Sie regieren sich in den Abgrund hinein

CDU/CSU und SPD befinden sich in einem heftigen Dilemma. Machen sie zusammen weiter, wird ihre Talfahrt nicht enden, lösen sie die „Groko“ auf, drohen Verhältnisse wie in Thüringen.

2018 stimmten die SPD-Mitglieder noch für die "Groko" - und jetzt wollen alle am liebsten 'raus. Foto: Udo Brechtel / Wikimedia Commons / CC0 1.0

(KL) – Sie werden sich noch zu Tode regieren. CDU/CSU und SPD will und will der große Wurf in der großen Koalition einfach nicht gelingen.
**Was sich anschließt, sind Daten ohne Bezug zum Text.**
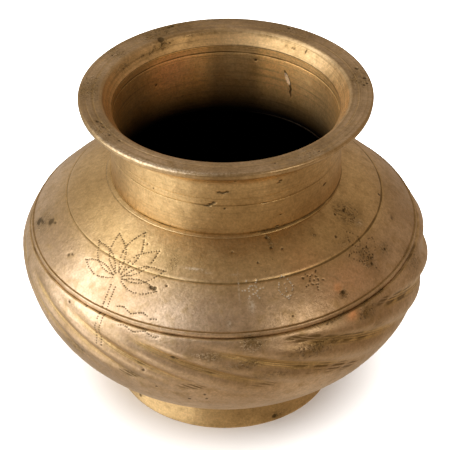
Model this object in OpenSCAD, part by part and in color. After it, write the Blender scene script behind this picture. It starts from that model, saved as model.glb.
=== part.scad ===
// Lota: a squat, round-bodied brass water pot with spiral lobes on the bowl,
// a short collar neck, a flat turned-out rim and a plain foot ring.
// The pot's axis is +Z, and the foot ring stands on the plane z = 0.
// The separate rings are brazed together face to face, and each braze is a ring too.

/* [Body] */
// Largest diameter of the body
body_d = 150; // [146:1:154]
// Height of the widest level above the ground
belly_h = 60; // [58:0.5:62]
// Half height of the ellipse that the bowl's outside follows
bowl_depth = 57; // [56.5:0.5:58]
// Height of the dome that the shoulder's outside follows
crown_depth = 41.2; // [40:0.1:43]
// Fullness of the shoulder: 1 is a straight cone and 2 is an ellipse
crown_power = 1.6; // [1.5:0.05:1.7]
// Thickness of the cast wall where it is thinnest
wall = 2.2; // [1.8:0.1:2.6]

/* [Spiral lobes] */
// Number of lobes round the bowl
lobe_count = 14; // [8:1:20]
// Depth of the valleys between the lobes
lobe_depth = 1.8; // [0:0.1:2.2]
// Turn of a valley for each millimetre that it runs down, in degrees
lobe_twist = 2.2; // [0:0.1:3]
// How far the hand-set lobes stray from even spacing, in degrees
lobe_stray = 15; // [0:1:18]
// Height at which the lobes have died away
lobe_low_h = 38; // [34:1:44]

/* [Belt and shoulder line] */
// Height of the belt's lower edge above the ground
belt_h = 67; // [65:0.5:69]
// Width of the raised belt, measured up the axis
belt_w = 2; // [1.4:0.1:2.6]
// Height of the engraved line round the shoulder
shoulder_line_h = 80.8; // [76:0.2:84]
// Depth of the engraved lines on the body
line_depth = 0.45; // [0.2:0.05:0.6]

/* [Neck and rim] */
// Outside diameter of the neck
neck_d = 83.6; // [82:0.2:87]
// Thickness of the neck's wall
neck_wall = 1.8; // [1.4:0.1:2.4]
// Length of the neck from the shoulder to the rim
neck_len = 26.2; // [24:0.2:32]
// Height of the rim ring
rim_h = 5.1; // [4.8:0.1:5.6]
// Outside diameter of the rim
rim_d = 105.8; // [103:0.2:110]
// Thickness of the rim at its outer edge
lip_t = 2.6; // [2:0.1:3]

/* [Foot] */
// Diameter of the foot ring where it stands
foot_d = 82; // [80:0.5:86]
// Height of the foot ring with its braze
foot_h = 11.5; // [11:0.5:13]
// Thickness of the foot ring's wall
foot_wall = 2.8; // [2.2:0.1:3.4]

/* [Hidden] */

round_fn = 180;
body_steps = 20;
curve_steps = 8;

// Colours of the metal: dull body and rim, cleaner neck and foot, dark brazes
body_colour = [0.67, 0.54, 0.39];
rim_colour = [0.60, 0.50, 0.37];
turned_colour = [0.74, 0.57, 0.33];
seam_colour = [0.38, 0.29, 0.17];

body_r = body_d / 2;
neck_r = neck_d / 2;
neck_in_r = neck_r - neck_wall;
rim_r = rim_d / 2;
foot_r = foot_d / 2;

// The bowl's outside is a quarter ellipse below the belly, and the shoulder's a fuller dome above it
function dome_r(r, rise, depth, power) = r * pow(max(0, 1 - pow(rise / depth, power)), 1 / power);
function dome_rise(r, at_r, depth, power) = depth * pow(1 - pow(at_r / r, power), 1 / power);
function outside_r(z) = z < belly_h
    ? dome_r(body_r, belly_h - z, bowl_depth, 2)
    : dome_r(body_r, z - belly_h, crown_depth, crown_power);

// The cavity is smooth, with a fuller curve below the belly, which flattens its floor
floor_t = 2.6;
hollow_z = 7.5;
floor_h = hollow_z + floor_t;
cavity_r = body_r - lobe_depth - wall;
cavity_power = 2.35;
cavity_depth = belly_h - floor_h;
function inside_r(z) = z < belly_h
    ? dome_r(cavity_r, belly_h - z, cavity_depth, cavity_power)
    : max(neck_in_r, dome_r(cavity_r, z - belly_h, crown_depth - wall, crown_power));

// Levels of the joints, from the ground up
seam_h = 0.8;
belt_top_h = belt_h + belt_w;
neck_base_h = belly_h + dome_rise(body_r, neck_r, crown_depth, crown_power);
neck_top_h = neck_base_h + neck_len;
rim_base_h = neck_top_h + seam_h;
rim_top_h = rim_base_h + rim_h;

function steps(from, to, count) = [for (i = [0 : count]) from + (to - from) * i / count];
function curve(a, b, c) = [
    for (i = [0 : curve_steps])
        let (t = i / curve_steps)
        a * (1 - t) * (1 - t) + b * 2 * t * (1 - t) + c * t * t
];
function arc(centre, r, from, to) = [
    for (turn = steps(from, to, curve_steps)) centre + r * [cos(turn), sin(turn)]
];

// A V-shaped line cut into a profile at a point
module line_cut(at, depth) {
    translate(at) rotate(45) square(depth * sqrt(2), center = true);
}

module turned(colour) {
    color(colour) rotate_extrude($fn = round_fn) children();
}

// A flat ring with the given radii between two levels
module flat_ring(colour, inner, outer, low, high) {
    turned(colour) translate([inner, low]) square([outer - inner, high - low]);
}

// Foot ring: a plain band that spreads a little towards the ground
foot_top_r = outside_r(foot_h);
foot_ring_h = foot_h - seam_h;
foot_edge = 0.5;
foot_brim = 0.3;
module foot_ring() {
    turned(turned_colour) polygon([
        [foot_r - foot_wall + foot_edge, 0],
        [foot_r - foot_edge, 0],
        [foot_r, foot_edge],
        [foot_top_r + foot_brim, foot_ring_h],
        [foot_top_r - foot_wall, foot_ring_h],
        [foot_r - foot_wall, foot_edge]
    ]);
}

module foot_seam() {
    flat_ring(seam_colour, foot_top_r - foot_wall, foot_top_r, foot_ring_h, foot_h);
}

// Lobes: each valley is a crease between two round crests, and it turns as it runs down
lobe_steps = 8;
lobe_columns = lobe_count * lobe_steps;
plain_rows = 8;
lobe_rows = 22;
bowl_rows = plain_rows + lobe_rows;
lobe_end_gap = 0.6;
lobe_top_h = belt_h - lobe_end_gap;
lobe_stray_at = -51;
first_valley_at = -72;
valley_level_h = 55;
rise_share = 0.22;
fade_share = 0.55;
function ease(x) = let (t = min(1, max(0, x))) t * t * (3 - 2 * t);
function lobe_strength(z) =
    let (down = (lobe_top_h - z) / (lobe_top_h - lobe_low_h))
    ease(down / rise_share) * ease((1 - down) / fade_share);
function valley_r(z, i) =
    outside_r(z) - lobe_depth * lobe_strength(z) * (1 - sin(180 * (i % lobe_steps) / lobe_steps));
function valley_turn(z, i) =
    let (even = first_valley_at + 360 * i / lobe_columns)
    even - lobe_stray * sin(even - lobe_stray_at) + lobe_twist * (valley_level_h - z) - 90;
bowl_levels = [
    for (row = [0 : bowl_rows]) row < plain_rows
        ? foot_h + (lobe_low_h - foot_h) * row / plain_rows
        : lobe_low_h + (belt_h - lobe_low_h) * (row - plain_rows) / lobe_rows
];
function bowl_point(row, i) =
    let (z = bowl_levels[row], r = valley_r(z, i), turn = valley_turn(z, i))
    [r * cos(turn), r * sin(turn), z];
function grid(row, i) = row * lobe_columns + i % lobe_columns;

module lobed_body() {
    polyhedron(
        points = [for (row = [0 : bowl_rows]) for (i = [0 : lobe_columns - 1]) bowl_point(row, i)],
        faces = concat(
            [for (row = [0 : bowl_rows - 1]) for (i = [0 : lobe_columns - 1])
                [grid(row, i), grid(row + 1, i), grid(row, i + 1)]],
            [for (row = [0 : bowl_rows - 1]) for (i = [0 : lobe_columns - 1])
                [grid(row, i + 1), grid(row + 1, i), grid(row + 1, i + 1)]],
            [[for (i = [0 : lobe_columns - 1]) grid(0, i)]],
            [[for (i = [lobe_columns - 1 : -1 : 0]) grid(bowl_rows, i)]]
        )
    );
}

// Lower bowl: lobed outside, smooth cavity, and a flat underside inside the foot ring
boss_gap = 0.4;
boss_slope = 5;
boss_top_r = foot_top_r - foot_wall - boss_gap;
boss_low_r = boss_top_r - boss_slope;
floor_edge = 0.3;
overlap = 1;
module lower_bowl() {
    color(body_colour) difference() {
        union() {
            lobed_body();
            rotate_extrude($fn = round_fn) polygon([
                [0, hollow_z], [boss_low_r, hollow_z], [boss_top_r, foot_h],
                [boss_top_r, foot_h + overlap], [0, foot_h + overlap]
            ]);
        }
        rotate_extrude($fn = round_fn) polygon(concat(
            [[0, floor_h]],
            [for (z = steps(floor_h + floor_edge, belt_h + overlap, body_steps)) [inside_r(z), z]],
            [[0, belt_h + overlap]]
        ));
    }
}

// Belt: the braze between the two halves of the body, left standing as a low round band
belt_rise = 0.35;
module belt_seam() {
    middle = [outside_r(belt_h + belt_w / 2), belt_h + belt_w / 2];
    turned(body_colour) polygon(concat(
        [[inside_r(belt_h), belt_h]],
        arc(middle - [belt_w / 2 - belt_rise, 0], belt_w / 2, -90, 90),
        [[inside_r(belt_top_h), belt_top_h]]
    ));
}

// Shoulder: a dome with one engraved line, its lower edge cut back beside the belt
shoulder_top_h = neck_base_h - seam_h;
module shoulder_shell() {
    turned(body_colour) difference() {
        polygon(concat(
            [[outside_r(belt_top_h) - line_depth, belt_top_h]],
            [for (z = steps(belt_top_h + line_depth, shoulder_top_h, body_steps)) [outside_r(z), z]],
            [for (z = steps(shoulder_top_h, belt_top_h, body_steps)) [inside_r(z), z]]
        ));
        line_cut([outside_r(shoulder_line_h), shoulder_line_h], line_depth);
    }
}

// The brazes at the neck lie back a little from both faces, so that they show as lines
seam_set_back = 0.3;
module neck_seam() {
    flat_ring(seam_colour, neck_in_r, neck_r - seam_set_back, shoulder_top_h, neck_base_h);
}

// Neck: a short collar, a little narrower at its middle, that spreads under the rim. Its inside
// widens towards the throat and has one engraved line near the top, and its outside has two.
flare_h = 5.6;
flare_spread = 4.4;
flare_r = neck_r + flare_spread;
flare_bend = [0.2, 2];
throat_r = neck_in_r + 1;
taper_h = 6;
mouth_line_down = 2;
waist = 0.3;
neck_lines = [11.8, 14.6];
neck_line_depth = 0.25;
module neck_collar() {
    mouth_line_r = throat_r - (throat_r - neck_in_r) * mouth_line_down / taper_h;
    turned(turned_colour) difference() {
        polygon(concat(
            [[neck_in_r, neck_base_h], [neck_r, neck_base_h]],
            [[neck_r - waist, neck_base_h + (neck_len - flare_h) / 2]],
            curve(
                [neck_r, neck_top_h - flare_h],
                [neck_r + flare_bend.x, neck_top_h - flare_bend.y],
                [flare_r, neck_top_h]
            ),
            [[throat_r, neck_top_h], [neck_in_r, neck_top_h - taper_h]]
        ));
        for (up = neck_lines) line_cut([neck_r - waist / 2, neck_base_h + up], neck_line_depth);
        line_cut([mouth_line_r, neck_top_h - mouth_line_down], neck_line_depth);
    }
}

module rim_seam() {
    flat_ring(
        seam_colour, throat_r + seam_set_back, flare_r - seam_set_back, neck_top_h, rim_base_h
    );
}

// Rim: flat on top with one engraved line, upright at the outer edge, rolled down into the throat
lip_top_r = 0.6;
lip_low_r = 0.8;
lip_low_h = rim_top_h - lip_t;
lip_low_from = -80;
under_bend = [1.6, 0.5];
roll_r = throat_r + 2.8;
roll_w = 2.8;
roll_h = 1.2;
rim_line_r = neck_in_r + 7.6;
rim_line_depth = 0.2;
module rim_ring() {
    turned(rim_colour) difference() {
        polygon(concat(
            curve(
                [flare_r, rim_base_h],
                [flare_r + under_bend.x, lip_low_h - under_bend.y],
                [rim_r - lip_low_r, lip_low_h]
            ),
            arc([rim_r, lip_low_h] + [-lip_low_r, lip_low_r], lip_low_r, lip_low_from, 0),
            arc([rim_r, rim_top_h] - [lip_top_r, lip_top_r], lip_top_r, 0, 90),
            curve(
                [roll_r + roll_w, rim_top_h],
                [roll_r + roll_w / 2, rim_top_h],
                [roll_r, rim_top_h - roll_h]
            ),
            [[throat_r, rim_base_h]]
        ));
        line_cut([rim_line_r, rim_top_h], rim_line_depth);
    }
}

foot_ring();
foot_seam();
lower_bowl();
belt_seam();
shoulder_shell();
neck_seam();
neck_collar();
rim_seam();
rim_ring();
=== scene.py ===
import math

import bpy
import numpy as np
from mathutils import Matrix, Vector


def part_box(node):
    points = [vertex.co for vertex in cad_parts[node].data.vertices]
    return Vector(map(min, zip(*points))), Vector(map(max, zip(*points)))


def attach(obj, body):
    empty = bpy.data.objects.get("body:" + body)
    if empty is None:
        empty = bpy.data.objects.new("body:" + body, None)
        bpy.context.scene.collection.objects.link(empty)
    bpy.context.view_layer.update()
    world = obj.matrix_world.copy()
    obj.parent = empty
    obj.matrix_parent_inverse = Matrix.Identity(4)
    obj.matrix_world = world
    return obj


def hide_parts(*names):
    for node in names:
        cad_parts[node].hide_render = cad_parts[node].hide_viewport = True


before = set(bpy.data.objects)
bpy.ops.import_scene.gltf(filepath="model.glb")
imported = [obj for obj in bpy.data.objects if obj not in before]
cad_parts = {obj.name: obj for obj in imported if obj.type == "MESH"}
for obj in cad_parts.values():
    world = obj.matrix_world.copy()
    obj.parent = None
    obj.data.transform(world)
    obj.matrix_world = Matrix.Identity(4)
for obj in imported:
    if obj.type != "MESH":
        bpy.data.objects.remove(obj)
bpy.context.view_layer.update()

# The pot is measured in millimetres here, and the meshes are made in metres. An angle is in
# degrees round the axis: 0 is the front, which faces -Y, and 90 is the side that faces +X.
MM = 0.001


def node_box(node):
    """The lowest and highest corner of a CAD node, in millimetres."""
    low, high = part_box(node)
    return np.array(low) / MM, np.array(high) / MM


# Sizes read from the frame
BELT_LOW, BELT_HIGH = (corner[2] for corner in node_box("belt_seam"))
FOOT_SEAM_LOW, FOOT_H = (corner[2] for corner in node_box("foot_seam"))
SHOULDER_TOP, NECK_BASE = (corner[2] for corner in node_box("neck_seam"))
NECK_TOP, RIM_BASE = (corner[2] for corner in node_box("rim_seam"))
RIM_TOP = node_box("rim_ring")[1][2]
RIM_R = node_box("rim_ring")[1][0]
FOOT_R = node_box("foot_ring")[1][0]

# The body's curves, as in the CAD model, but for the neck, which stands 0.2 mm further out here
BODY_R = 75.0
BELLY_H = 60.0
BOWL_DEPTH = 57.0
CROWN_DEPTH = 41.2
CROWN_POWER = 1.6
WALL = 2.2
NECK_R = 42.0
NECK_IN_R = 40.0
THROAT_R = 41.0
FLARE_R = 46.2
CAVITY_R = 71.0
CAVITY_DEPTH = 49.9
CAVITY_POWER = 2.35
HOLLOW_Z = 7.5
FLOOR_Z = 10.1

# The neck and the rim stand a little to the right of the body's axis
NECK_OFF = 0.45

# Spiral lobes
LOBES = 14
LOBE_DEPTH = 1.8
LOBE_TWIST = 2.2
LOBE_STRAY = 15.0
LOBE_LOW = 38.0
LOBE_TOP = 66.4

# Hand-cut lines
SHOULDER_LINE = 80.8
NECK_LINES = (11.8, 14.6)


# ---------------------------------------------------------------- shapes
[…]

Und während die beiden früheren Volksparteien ihren Absturz nicht stoppen können, werden die Forderungen in den Parteien nach der Beendigung dieser für alle Beteiligten unseligen Koalition immer lauter. Doch was kommt dann?

Dass sich CDU/CSU und SPD gerade an der Frage der Grundrente entzweien, ist eher ein Zufall der Geschichte – es hätte im Grunde auch jedes andere Thema sein können. Da es sich um ein soziales Thema handelt, kann die SPD gar nicht anders, als endlich einmal klare Kante zu zeigen und Dinge zu fordern wie den Verzicht auf die Bedürftigkeitsprüfung. Und da die CDU/CSU ebenfalls klare Kante zeigen muss, ist sie strikt dagegen. Und schon bauen sich beide Seiten voreinander auf und geben den starken Mann (oder die starke Frau). Und drohen mit der Aufkündigung dieser Koalition, die, man erinnere sich, eigentlich niemand wollte, schon gar nicht die SPD.

Doch was würde eine Aufkündigung dieser „Groko“ tatsächlich bedeuten? Da es keine Option auf eine andere Koalition und auch nicht auf eine Minderheitsregierung gibt, würde es zwangsläufig zu Neuwahlen kommen. Und an dieser Stelle wird das Dilemma noch ein wenig größer. Denn auch, wenn man in den Berliner Parteizentralen immer noch nicht begriffen hat, warum man gerade implodiert, so kann man sowohl im Adenauer- als im Brandt-Haus Zahlen lesen. Und die sehen nicht gut aus für die beiden ehemaligen Volksparteien.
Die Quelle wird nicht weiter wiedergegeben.